Between August and November 1860 there were altogether eight three volume editions.  The 'second' to 'seventh' were designated as such on the title-page, followed by a 'new edition' on 1 November.  These editions might more correctly be referred to as impressions but analysis of the text and errata shows that small differences exist between the various issues.

 

The complex story revolves around certain key dates and in the interests of accuracy Collins was obliged to make progressive alterations to the chronology of the plot.  A review in The Times of 30 October 1860 by E. S. Dallas proved that the date of Laura's journey to London was impossible.  Collins wrote to Edward Marston of Sampson Low on 31 October '...If any fresh impression of 'The Woman in White' is likely to be wanted, stop the press till I come back.  The critic in The 'Times' is (between ourselves) right about the mistake in time.  Shakespeare has made worse mistakes - that is one comfort, and readers are not critics who test an emotional book by the base rules of arithmetic, which is a second consolation.  Nevertheless we will set it right the first opportunity...'  The mistake, however, was not rectified until the first one volume edition in 1861.

 

1 volume editions

Sampson Low 1861-1863, with a new preface and illustrated title by J. Gilbert; Smith, Elder 1865-1872; Chatto & Windus 1875-1932 (with 8 illustrations by F. A. Fraser); Routledge 1904.

 

First US edition

1 volume, Harpers, New York, 30 August 1860.
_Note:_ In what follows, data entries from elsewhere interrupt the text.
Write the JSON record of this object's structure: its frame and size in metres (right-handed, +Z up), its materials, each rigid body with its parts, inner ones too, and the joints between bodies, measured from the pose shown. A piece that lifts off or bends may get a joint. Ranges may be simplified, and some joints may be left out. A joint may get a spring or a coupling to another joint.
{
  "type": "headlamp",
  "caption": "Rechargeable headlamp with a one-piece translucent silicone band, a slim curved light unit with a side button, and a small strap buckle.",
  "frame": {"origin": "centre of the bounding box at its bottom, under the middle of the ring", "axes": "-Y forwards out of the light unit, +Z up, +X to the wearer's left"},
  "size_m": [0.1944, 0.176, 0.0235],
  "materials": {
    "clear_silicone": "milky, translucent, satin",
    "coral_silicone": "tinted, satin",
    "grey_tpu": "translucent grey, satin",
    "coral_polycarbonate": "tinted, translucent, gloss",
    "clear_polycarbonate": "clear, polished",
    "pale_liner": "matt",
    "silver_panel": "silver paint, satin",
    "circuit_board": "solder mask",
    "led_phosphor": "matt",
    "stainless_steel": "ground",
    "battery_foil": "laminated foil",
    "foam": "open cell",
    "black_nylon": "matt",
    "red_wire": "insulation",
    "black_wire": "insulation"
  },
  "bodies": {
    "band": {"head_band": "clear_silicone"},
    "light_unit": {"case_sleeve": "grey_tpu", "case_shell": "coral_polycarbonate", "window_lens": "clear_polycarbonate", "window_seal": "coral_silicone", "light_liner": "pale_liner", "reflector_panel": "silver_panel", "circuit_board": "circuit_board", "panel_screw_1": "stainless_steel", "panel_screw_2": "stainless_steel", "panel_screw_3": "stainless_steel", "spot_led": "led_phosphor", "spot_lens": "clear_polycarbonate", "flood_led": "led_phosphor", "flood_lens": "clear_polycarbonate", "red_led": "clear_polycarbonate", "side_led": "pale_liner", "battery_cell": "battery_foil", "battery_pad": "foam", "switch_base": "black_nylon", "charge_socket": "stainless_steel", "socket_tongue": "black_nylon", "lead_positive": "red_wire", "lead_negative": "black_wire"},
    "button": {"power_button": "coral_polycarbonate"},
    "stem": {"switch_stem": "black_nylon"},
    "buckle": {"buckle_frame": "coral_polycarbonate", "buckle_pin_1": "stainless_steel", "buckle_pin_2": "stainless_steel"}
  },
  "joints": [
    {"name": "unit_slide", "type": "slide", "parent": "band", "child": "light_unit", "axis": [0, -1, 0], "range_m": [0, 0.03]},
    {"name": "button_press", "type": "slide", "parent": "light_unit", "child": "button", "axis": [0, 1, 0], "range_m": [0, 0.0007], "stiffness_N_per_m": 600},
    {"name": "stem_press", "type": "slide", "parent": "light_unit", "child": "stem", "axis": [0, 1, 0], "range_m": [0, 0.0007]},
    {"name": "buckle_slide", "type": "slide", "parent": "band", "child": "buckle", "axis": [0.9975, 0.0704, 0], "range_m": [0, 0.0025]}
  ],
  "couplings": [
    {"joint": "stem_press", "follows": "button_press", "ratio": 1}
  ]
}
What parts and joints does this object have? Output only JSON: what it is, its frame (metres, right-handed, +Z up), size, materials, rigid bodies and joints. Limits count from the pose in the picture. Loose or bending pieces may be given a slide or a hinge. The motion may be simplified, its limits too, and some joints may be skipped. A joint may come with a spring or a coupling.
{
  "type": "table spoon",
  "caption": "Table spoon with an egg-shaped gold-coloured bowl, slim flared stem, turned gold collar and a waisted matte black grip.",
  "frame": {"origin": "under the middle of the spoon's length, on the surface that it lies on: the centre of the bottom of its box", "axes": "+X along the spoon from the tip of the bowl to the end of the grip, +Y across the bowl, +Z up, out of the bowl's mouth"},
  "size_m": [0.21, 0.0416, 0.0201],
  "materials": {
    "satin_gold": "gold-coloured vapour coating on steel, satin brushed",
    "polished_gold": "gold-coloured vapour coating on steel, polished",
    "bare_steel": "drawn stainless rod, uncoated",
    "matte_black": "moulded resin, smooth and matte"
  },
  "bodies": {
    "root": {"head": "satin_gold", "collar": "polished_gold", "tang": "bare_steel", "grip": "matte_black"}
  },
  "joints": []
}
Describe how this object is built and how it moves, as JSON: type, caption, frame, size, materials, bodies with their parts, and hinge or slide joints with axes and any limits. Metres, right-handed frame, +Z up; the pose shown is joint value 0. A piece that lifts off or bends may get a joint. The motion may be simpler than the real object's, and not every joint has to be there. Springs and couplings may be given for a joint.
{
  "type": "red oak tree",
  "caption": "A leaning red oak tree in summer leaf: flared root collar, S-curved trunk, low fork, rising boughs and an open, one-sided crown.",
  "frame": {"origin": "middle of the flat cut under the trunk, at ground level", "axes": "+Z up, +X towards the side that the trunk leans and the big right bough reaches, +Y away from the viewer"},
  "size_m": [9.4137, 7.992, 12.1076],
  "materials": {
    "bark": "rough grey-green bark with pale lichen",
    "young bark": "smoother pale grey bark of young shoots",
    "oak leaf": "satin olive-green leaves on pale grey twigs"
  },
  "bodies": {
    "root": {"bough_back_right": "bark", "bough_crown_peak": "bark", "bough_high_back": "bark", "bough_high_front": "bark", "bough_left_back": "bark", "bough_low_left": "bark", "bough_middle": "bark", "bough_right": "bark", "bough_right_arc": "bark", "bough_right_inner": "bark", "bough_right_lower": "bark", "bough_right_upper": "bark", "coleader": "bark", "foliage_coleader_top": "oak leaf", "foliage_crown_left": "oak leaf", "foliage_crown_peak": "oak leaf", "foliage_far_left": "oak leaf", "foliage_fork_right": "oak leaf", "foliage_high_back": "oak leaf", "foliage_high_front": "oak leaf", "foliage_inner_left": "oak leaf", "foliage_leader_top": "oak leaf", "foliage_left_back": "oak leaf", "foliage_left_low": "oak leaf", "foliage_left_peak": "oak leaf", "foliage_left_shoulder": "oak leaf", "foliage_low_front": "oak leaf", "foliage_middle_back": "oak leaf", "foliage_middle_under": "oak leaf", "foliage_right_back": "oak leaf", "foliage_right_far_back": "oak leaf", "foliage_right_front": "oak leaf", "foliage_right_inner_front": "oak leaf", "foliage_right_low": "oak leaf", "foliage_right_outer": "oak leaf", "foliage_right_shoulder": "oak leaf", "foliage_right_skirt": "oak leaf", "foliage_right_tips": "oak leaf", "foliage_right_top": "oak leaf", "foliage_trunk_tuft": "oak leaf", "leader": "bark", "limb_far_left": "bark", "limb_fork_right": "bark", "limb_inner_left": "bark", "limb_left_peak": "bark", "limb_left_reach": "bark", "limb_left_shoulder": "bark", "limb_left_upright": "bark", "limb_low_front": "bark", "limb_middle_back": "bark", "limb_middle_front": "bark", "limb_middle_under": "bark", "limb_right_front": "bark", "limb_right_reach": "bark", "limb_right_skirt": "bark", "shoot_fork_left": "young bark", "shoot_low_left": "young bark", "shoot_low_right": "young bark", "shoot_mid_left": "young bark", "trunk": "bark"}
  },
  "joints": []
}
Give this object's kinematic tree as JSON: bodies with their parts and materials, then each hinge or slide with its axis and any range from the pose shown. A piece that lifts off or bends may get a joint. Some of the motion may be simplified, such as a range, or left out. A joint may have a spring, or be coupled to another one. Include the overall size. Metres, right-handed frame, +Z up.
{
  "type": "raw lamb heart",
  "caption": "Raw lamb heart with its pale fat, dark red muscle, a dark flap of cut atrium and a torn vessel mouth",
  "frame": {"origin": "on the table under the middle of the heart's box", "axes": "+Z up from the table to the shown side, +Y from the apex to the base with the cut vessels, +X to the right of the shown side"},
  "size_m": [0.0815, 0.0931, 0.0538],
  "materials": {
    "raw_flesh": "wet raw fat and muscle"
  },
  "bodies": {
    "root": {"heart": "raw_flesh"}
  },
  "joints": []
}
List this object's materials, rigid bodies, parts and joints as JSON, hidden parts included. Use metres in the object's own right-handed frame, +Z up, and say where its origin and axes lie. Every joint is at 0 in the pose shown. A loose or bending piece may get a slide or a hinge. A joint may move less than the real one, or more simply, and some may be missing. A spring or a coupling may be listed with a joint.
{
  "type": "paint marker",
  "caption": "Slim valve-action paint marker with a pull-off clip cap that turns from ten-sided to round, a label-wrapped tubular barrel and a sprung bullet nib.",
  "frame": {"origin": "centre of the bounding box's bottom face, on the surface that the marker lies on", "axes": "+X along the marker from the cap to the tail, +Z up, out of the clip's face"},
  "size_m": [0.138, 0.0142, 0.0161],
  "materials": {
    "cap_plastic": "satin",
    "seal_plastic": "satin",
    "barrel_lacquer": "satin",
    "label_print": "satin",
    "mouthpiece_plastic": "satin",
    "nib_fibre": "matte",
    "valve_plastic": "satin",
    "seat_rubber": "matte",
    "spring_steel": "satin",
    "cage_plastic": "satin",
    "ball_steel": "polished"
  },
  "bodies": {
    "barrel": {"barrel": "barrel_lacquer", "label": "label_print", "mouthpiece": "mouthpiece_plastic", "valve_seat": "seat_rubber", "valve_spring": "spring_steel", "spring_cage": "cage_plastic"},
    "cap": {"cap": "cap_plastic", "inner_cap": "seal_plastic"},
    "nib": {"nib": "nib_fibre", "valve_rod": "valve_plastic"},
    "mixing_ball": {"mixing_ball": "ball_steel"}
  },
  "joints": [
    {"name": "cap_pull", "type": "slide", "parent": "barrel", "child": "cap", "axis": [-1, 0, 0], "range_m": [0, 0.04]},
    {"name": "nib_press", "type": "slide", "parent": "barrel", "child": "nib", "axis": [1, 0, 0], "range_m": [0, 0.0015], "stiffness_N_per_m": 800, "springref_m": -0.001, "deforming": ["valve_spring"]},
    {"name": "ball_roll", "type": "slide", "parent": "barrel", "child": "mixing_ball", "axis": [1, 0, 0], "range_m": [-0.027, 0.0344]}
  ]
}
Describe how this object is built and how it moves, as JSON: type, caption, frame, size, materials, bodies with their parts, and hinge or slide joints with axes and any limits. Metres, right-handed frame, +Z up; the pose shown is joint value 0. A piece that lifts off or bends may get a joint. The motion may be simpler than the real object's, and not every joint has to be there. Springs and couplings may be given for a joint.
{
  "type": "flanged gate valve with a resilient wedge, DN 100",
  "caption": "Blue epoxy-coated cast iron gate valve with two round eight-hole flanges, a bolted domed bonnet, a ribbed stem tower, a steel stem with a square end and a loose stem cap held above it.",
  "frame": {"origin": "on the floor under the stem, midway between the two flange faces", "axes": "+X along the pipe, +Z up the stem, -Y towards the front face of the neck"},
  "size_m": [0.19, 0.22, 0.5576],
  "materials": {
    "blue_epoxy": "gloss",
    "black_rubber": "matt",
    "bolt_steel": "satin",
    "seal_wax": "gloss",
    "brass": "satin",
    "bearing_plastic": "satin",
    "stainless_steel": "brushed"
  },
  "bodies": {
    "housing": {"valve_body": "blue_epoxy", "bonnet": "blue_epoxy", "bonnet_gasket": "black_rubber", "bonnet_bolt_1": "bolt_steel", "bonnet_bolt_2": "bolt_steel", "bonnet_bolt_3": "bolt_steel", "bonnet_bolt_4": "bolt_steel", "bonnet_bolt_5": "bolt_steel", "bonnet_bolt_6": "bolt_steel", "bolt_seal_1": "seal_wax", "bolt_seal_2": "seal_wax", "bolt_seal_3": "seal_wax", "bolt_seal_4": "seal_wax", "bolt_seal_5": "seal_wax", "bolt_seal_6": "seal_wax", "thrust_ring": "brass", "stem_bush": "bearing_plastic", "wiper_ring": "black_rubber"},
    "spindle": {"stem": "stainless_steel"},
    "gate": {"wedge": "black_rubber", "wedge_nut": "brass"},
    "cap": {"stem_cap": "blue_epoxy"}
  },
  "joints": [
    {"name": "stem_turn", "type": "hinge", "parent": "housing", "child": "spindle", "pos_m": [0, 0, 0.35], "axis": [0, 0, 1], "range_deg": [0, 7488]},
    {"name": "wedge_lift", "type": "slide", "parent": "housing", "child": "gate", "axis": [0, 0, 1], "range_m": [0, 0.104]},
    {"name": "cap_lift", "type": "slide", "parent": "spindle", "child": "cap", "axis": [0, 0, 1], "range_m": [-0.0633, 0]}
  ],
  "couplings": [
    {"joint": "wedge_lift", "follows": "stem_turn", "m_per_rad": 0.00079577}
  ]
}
Issued in paper wrappers and various coloured cloths (commonly black or brown), covers blocked in blind, spine lettered in gilt and illustrated with the silver figure of a woman.  The advertisements form part of the collation and there are three states:

1.   p (261) has 'Muloch' for 'Mulock' and lists nine titles; p (262) advertises The Mill on the Floss.

2.   'Mulock' is correctly spelled on p (261), eleven titles are listed and p (262) advertises The Mill on the Floss.

3.   'Mulock' is correctly spelled with eleven titles listed, but p (262) advertises nine titles by Thackeray.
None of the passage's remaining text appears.